Following the service this morning, bereaved families and survivors were due to leave the cathedral together in silence, holding white roses.
Dr Tomlin stressed that far too many Grenfell survivors were still living in hotels and in “a kind of limbo”, with just over 40 families in permanent new homes as Christmas approaches.
He also told how out of the “unimaginable” tragedy, the city “saw something extraordinary” with the flood of offers of help, including from a six-year-old boy, Alfie Lindsey, who turned up with his father with his pocket money tin, with around £60, that he wanted to donate to one of the Grenfell families.

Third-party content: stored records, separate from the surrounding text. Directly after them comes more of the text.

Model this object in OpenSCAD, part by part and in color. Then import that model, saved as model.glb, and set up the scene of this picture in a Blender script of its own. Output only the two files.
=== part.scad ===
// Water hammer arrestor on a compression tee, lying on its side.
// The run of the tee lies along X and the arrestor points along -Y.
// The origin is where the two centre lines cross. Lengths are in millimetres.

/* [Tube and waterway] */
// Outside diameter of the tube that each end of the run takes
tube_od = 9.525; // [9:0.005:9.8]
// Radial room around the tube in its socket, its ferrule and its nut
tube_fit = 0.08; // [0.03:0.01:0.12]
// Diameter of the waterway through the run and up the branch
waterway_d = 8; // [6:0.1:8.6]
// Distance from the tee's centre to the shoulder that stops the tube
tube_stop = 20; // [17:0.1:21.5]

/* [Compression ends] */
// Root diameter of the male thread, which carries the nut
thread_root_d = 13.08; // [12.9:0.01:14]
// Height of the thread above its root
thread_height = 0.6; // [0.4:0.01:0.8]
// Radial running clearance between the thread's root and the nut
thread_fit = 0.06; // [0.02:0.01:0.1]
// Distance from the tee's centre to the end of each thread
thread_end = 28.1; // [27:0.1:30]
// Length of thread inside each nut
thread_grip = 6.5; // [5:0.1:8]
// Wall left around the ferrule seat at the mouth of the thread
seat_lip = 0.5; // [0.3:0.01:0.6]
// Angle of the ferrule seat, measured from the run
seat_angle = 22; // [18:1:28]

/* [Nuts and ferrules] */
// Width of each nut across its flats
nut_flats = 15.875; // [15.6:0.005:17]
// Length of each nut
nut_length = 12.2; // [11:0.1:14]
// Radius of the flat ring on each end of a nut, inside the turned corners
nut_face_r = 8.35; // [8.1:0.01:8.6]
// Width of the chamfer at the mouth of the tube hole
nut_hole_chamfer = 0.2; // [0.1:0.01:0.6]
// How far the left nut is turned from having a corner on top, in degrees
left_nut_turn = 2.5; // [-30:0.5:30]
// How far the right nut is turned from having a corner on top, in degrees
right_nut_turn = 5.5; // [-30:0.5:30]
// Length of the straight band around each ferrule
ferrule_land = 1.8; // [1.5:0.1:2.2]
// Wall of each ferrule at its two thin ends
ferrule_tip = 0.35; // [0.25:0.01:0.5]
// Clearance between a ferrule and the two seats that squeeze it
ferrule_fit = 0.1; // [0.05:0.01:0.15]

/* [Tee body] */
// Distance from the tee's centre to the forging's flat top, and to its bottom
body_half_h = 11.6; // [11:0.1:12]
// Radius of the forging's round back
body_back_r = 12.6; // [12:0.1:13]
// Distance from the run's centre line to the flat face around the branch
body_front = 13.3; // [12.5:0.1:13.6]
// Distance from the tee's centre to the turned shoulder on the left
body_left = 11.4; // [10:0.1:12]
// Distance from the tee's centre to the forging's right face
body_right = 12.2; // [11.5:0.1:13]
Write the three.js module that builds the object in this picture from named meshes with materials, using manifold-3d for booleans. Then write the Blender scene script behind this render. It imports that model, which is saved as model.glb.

The bishop also highlighted that there are still “so many unresolved issues and questions”, which the public inquiry, chaired by retired Court of Appeal judge Sir Martin Moore-Bick, and a huge police investigation are seeking to answer.
Mayor Mr Khan said: “Survivors are still grieving and traumatised, many will still be homeless this Christmas, and the community remains frustrated and angry – and justifiably so.
“I share their anger and will continue to fight to ensure that they get justice as quickly as possible.”
Councillor Elizabeth Campbell, leader of Kensington & Chelsea council, was not present at the service after some families said they did not want the town hall to attend in an official capacity.
She said: “It is only right that we respect the wishes of those involved in the service.
“We hope to rebuild trust, but we understand that we have a long way to go.”
The council instead marked the occasion with a minute’s silence at 11am at the town hall in High Street Kensington.
Hundreds of police officers have been involved in the widespread probe into the Grenfell fire, including into the tower’s renovation with cladding, and it has already taken more than 1,000 statements and seized in excess of 2,500 exhibits.